Keen is married and has four children. She traveled from England to attend a number of women’s-rights protests and events in the United States this month, including the NCAA swim championship in Atlanta where the biological male, Lia Thomas, was permitted to displace and dominate female athletes.
Ennis (a biological male) was married to a woman and fathered three children. At the age of 49, he split with his wife of 17 years and publicly declared himself to be a woman. Ennis later went back to identifying as a man, then switched again for the third time, and currently presents as a woman.
Keen approached Ennis and introduced herself as the founder of Standing for Women.
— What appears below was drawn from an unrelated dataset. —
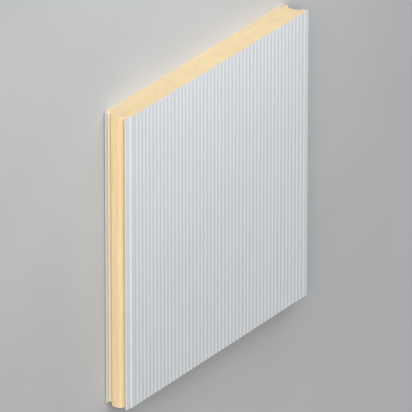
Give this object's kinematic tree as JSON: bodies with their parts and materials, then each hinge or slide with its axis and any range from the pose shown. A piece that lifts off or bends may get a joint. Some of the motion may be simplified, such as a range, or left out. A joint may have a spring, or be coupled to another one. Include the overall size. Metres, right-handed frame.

She asked whether Ennis used women’s spaces.
“I’m a woman,” Ennis said.
“Do you use women’s spaces, private spaces?” Keen asked again.
“I’m a woman,” Ennis said.
“Do you understand that you using women’s private spaces makes women and girls uncomfortable?”
“No one has ever objected to my presence,” Ennis said.
“That’s because they’d be intimidated by you,” Keen said.
“I’m sorry. Do you know who I am?”
“Yeah, I do.”
Keen continued asking Ennis, citing women’s comfort and dignity, not to use female spaces. But Ennis, tiring of her objections, asked Beth Seltzer, the founder of a separate women’s-rights organization Save Women’s Sports, to “call off your dog.”
“I beg your pardon,” Keen said. “As a mother, I am asking you — do not use female spaces. It makes women and girls very uncomfortable.”
“As a mother —” Ennis said.
“How dare you,” Keen said. “You are not a mother.”